I was privileged to be shown it and to see the quite remarkable manner in which Mr Firkins has made replacement parts exactly to original specifications. The engine has four hi-blocks at 90deg, with overhead valves, the push-rods and rockers exposed, the exhaust rockers some eight inches long! The oil tank is triangular to fit between the seat backs. Two carburettors nestle between the cylinder blocks, the heads being cross flow semi-hemis. From photographs, the secrets of the ‘200’ were exposed: the spokes of its wire wheels, for instance, were seen to be a millimeter larger than usual, so ones of this size were made. Forked con-rod bolts, flat headed for clearance, had unusual threads, and although modem bolts could have been substituted, instead the originals have been properly copied. On the workshop bench were the massive-crown-and-pinion for the two-speed back axle (no differential) and the vee-shaped radiator (9600 correct size washers space the tubes).

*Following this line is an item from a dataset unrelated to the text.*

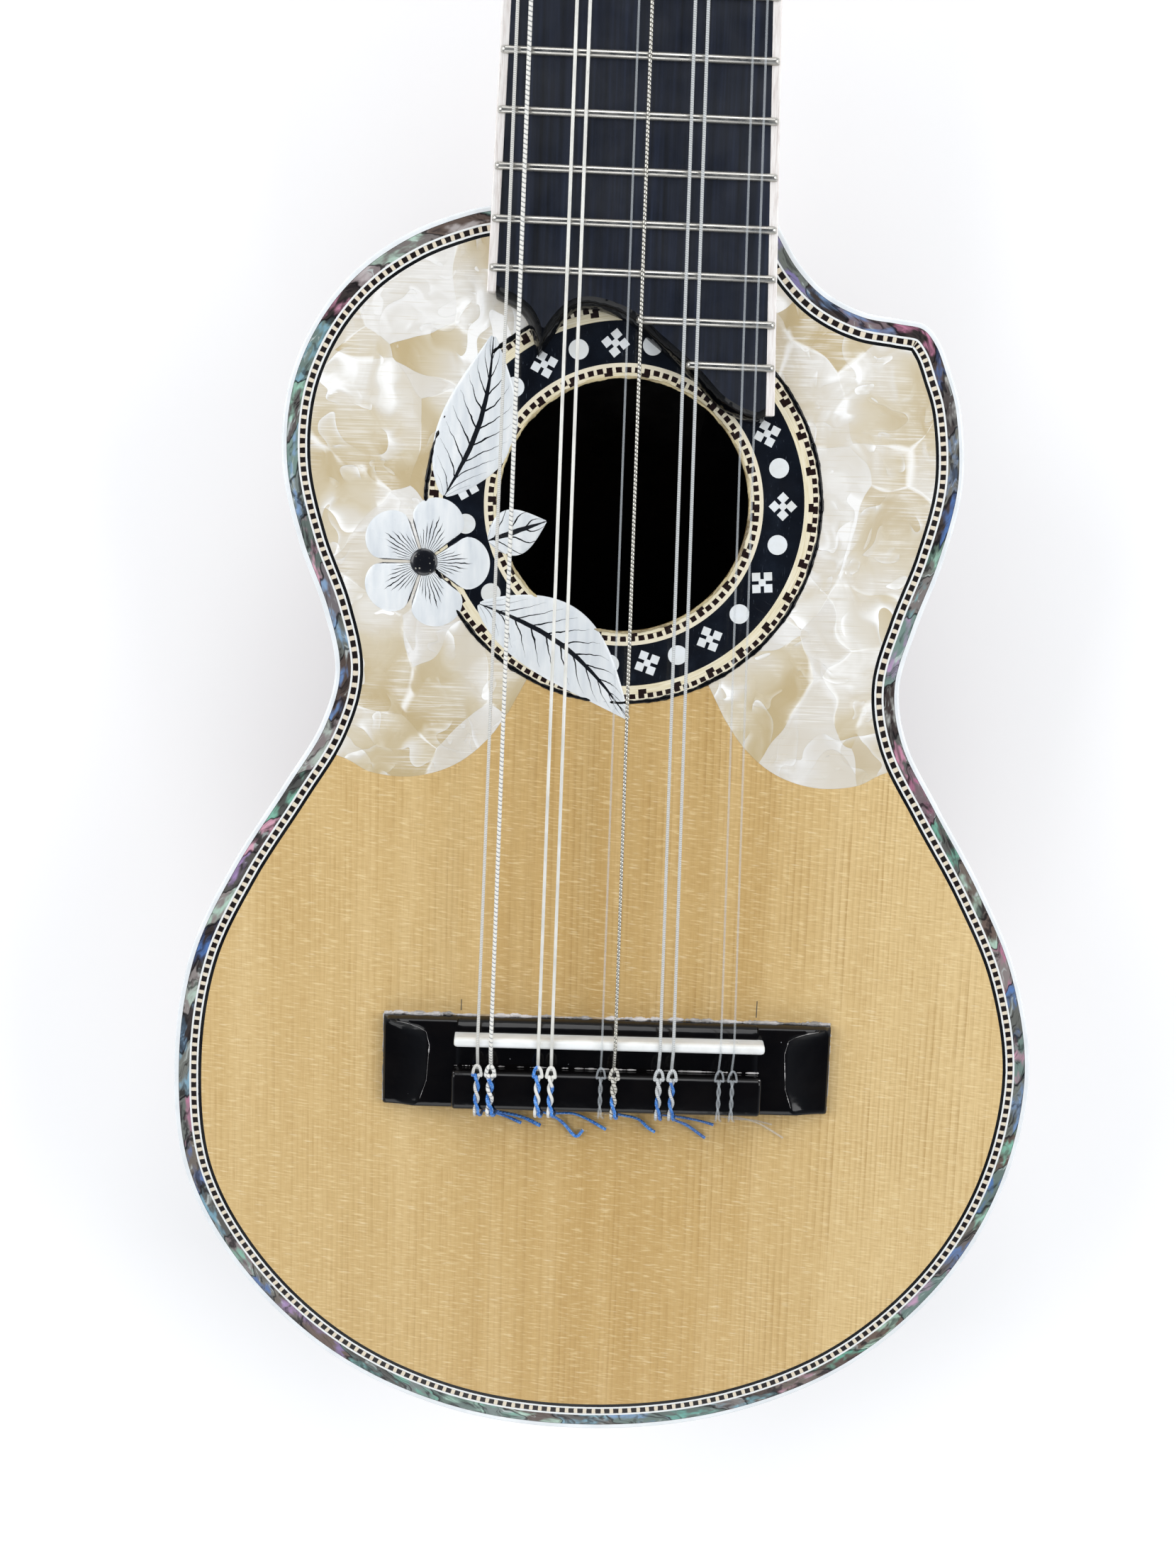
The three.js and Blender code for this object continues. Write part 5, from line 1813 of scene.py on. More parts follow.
@dataclass
class PearlPlates(Part):
    """Two folded-shell plates that cover the upper part of the top, with a lobed lower edge.

    Args:
        form: The body's form.
        rosette_radius: Outer radius of the rosette.
        lobe_reach: Distance below the hole's middle that the lobes are measured in.
        lap: How far the plates reach under the purfling.
        proud: How far they stand over the soundboard's face.
        thick: Their thickness.
    """

    form: BodyForm
    rosette_radius: float = 45.2
    lobe_reach: float = 61
    lap: float = 0.05
    proud: float = 0.05
    thick: float = 1.55

    def build(self) -> None:
        """Build both plates as fans about the hole's middle."""
        share = np.linspace(0, 1, 9)
        for side in Side:
            angle, edge = self.reach(side)
            radius = self.rosette_radius + (edge - self.rosette_radius)[:, None] * share
            flat = radius[..., None] * (arms(angle) * (side.value, 1))[:, None] + (0, self.datum.hole)
            top = at_height(flat, self.proud)
            self.shop.piece(
                f"pearl_{side.word}", plate(top, top - (0, 0, self.thick)), f"pearl {side.word}", "pearloid",
                replaces=[f"pearl_plate_{side.word}"], bevel=0.12,
            )

    def reach(self, side: Side) -> tuple[Array, Array]:
        """Angles of a plate as seen from the hole's middle, and how far it reaches at each.

        Args:
            side: Its side. The angles of the left one are mirrored.

        Returns:
            The angles and the distances.
        """
        lobes = centripetal(np.array(LOBES) * (self.datum.half_width, -self.lobe_reach), 90)
        turn = np.arctan2(lobes[:, 1], lobes[:, 0])
        last = np.argmin(turn)
        angle = np.linspace(turn[last], np.pi / 2, 260)
        bearing = angle if side is Side.RIGHT else np.pi - angle
        edge = polar(inset(self.form.outline, self.form.bare - self.lap), (0, self.datum.hole), bearing)
        far = np.linalg.norm(lobes, axis=1)
        lobe = np.interp(angle, turn[last::-1], far[last::-1])
        return angle, np.where(angle > turn[0], edge, np.minimum(edge, lobe))


@dataclass
class Spray(Part):
    """Flower spray in white bone on the left of the sound hole, with engraved veins.

    Args:
        radius: Radius of the flower.
        petals: Number of its petals.
        heart: Radius of its heart.
        from_centre: Its distance left of the middle.
        behind_hole: Its distance behind the hole's middle.
        lift: Height of a petal's and a leaf's rim.
        dome: Height of their middle over the rim.
        depth: How deep the pieces are let into the board.
    """

    radius: float = 15
    petals: int = 5
    heart: float = 3.1
    from_centre: float = 45
    behind_hole: float = 14
    lift: float = 0.1
    dome: float = 0.5
    depth: float = 0.3

    def build(self) -> None:
        """Build the flower, two leaves and a bud."""
        centre = np.array([-self.from_centre, self.datum.hole - self.behind_hole])
        petals = join(self.petal(angle, centre) for angle in bearings(self.petals))
        self.shop.piece("flower_petals", petals, "petal", "bone_inlay", replaces=["spray_flower"])
        heart = self.button(self.heart * arms(bearings(36)), 0.35, 0.95).placed(np.eye(3), (*centre, 0))
        self.shop.piece("flower_heart", heart, "flower heart", "bone_inlay")
        upper = 0.587 * (self.datum.joint - self.datum.hole)
        for name, node, degrees, length, half, bend in (
            ("leaf_upper", "spray_leaf_upper", 74, upper, 8.5, -8.5 / 3),
            ("leaf_lower", "spray_leaf_lower", -36, 44, 8.5, 4.25),
            ("bud", "spray_bud", 20, 14, 5, 0),
        ):
            angle = math.radians(degrees)
            foot = centre + (self.radius + 0.3) * np.array([math.cos(angle), math.sin(angle)])
            shape = self.leaf(length, half, bend).placed(spin("Z", angle), (*foot, 0))
            self.shop.piece(name, shape, "leaf", "bone_inlay", replaces=[node])

    def petal(self, angle: float, centre: Array) -> Shape:
        """Domed petal between two others, its edge the flower's outline.

        Args:
            angle: Direction of its middle in radians.
            centre: Middle of the flower.

        Returns:
            The petal.
        """
        along, across = np.linspace(0, 1, 19)[:, None], np.linspace(-1, 1, 25)
        turn, foot = across * (math.pi / self.petals), 2.6
        outline = self.radius * (0.62 + 0.38 * np.sqrt(np.abs(np.cos(self.petals * turn / 2))))
        reach = foot + (outline - foot) * along
        gap = np.clip(0.32 / reach, 0, 0.1)
        flat = reach[..., None] * arms(angle + turn * (1 - gap * self.petals / math.pi)) + centre
        swell = (1 - np.abs(across) ** 3.2) ** 0.5 * (1 - along**7) ** 0.5
        lift = self.lift + self.dome * swell * (0.55 + 0.45 * np.sin(math.pi * along))
        top, bottom = at_height(flat, lift), at_height(flat, -self.depth)
        return plate(top, bottom, along[:, 0] * self.radius, across * 6)

    def leaf(self, length: float, half: float, bend: float) -> Shape:
        """Domed pointed leaf along the x axis, bent to one side.

        Args:
            length: Its length.
            half: Half its width.
            bend: How far its middle is bent aside.

        Returns:
            The leaf.
        """
        share, across = np.linspace(0, 1, 41)[:, None], np.linspace(-1, 1, 25)
        fullness = np.sin(np.pi * share**0.8)
        width = half * fullness + 0.25
        flat = space(share * length, across * width + bend * np.sin(np.pi * share))
        crease = 0.16 * np.exp(-((across * width / 0.9) ** 2))
        lift = self.lift + self.dome * (1 - np.abs(across) ** 3) ** 0.5 * fullness**0.5 - crease
        return plate(at_height(flat, lift), at_height(flat, -self.depth), share[:, 0] * length, across * half)

    def button(self, outline: Array, rim: float, top: float) -> Shape:
        """Rounded button over an outline, from the top face down."""
        turn = np.linspace(0, np.pi / 2, 8)
        rows = [at_height(outline * math.sin(t), rim + (top - rim) * math.cos(t)) for t in turn[1:]]
        return rod(np.stack([at_height(outline * 0.05, top), *rows, at_height(outline, -self.depth)]))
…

The axle ratio is 1.2:1 and the engine power is estimated to be 265bhp at 1500rpm. It was usual for drivers to change up at about 30mph to spare the gearbox and cone clutch. Aluminium pistons have replaced the cracked castiron originals. The engine size is now 25,432cc. It has been a costly and long undertaking by this dedicated enthusiast.

Shame on me. I had been wondering in what chassis the engine was to be installed — a vintage Vauxhall or Bentley, perhaps? But of course, Mr Firkins has replicated correctly a new frame, springs and transmission, etc. The car is almost unbelievably impressive, and it will be absolutely wonderful when the engine is once again fired up.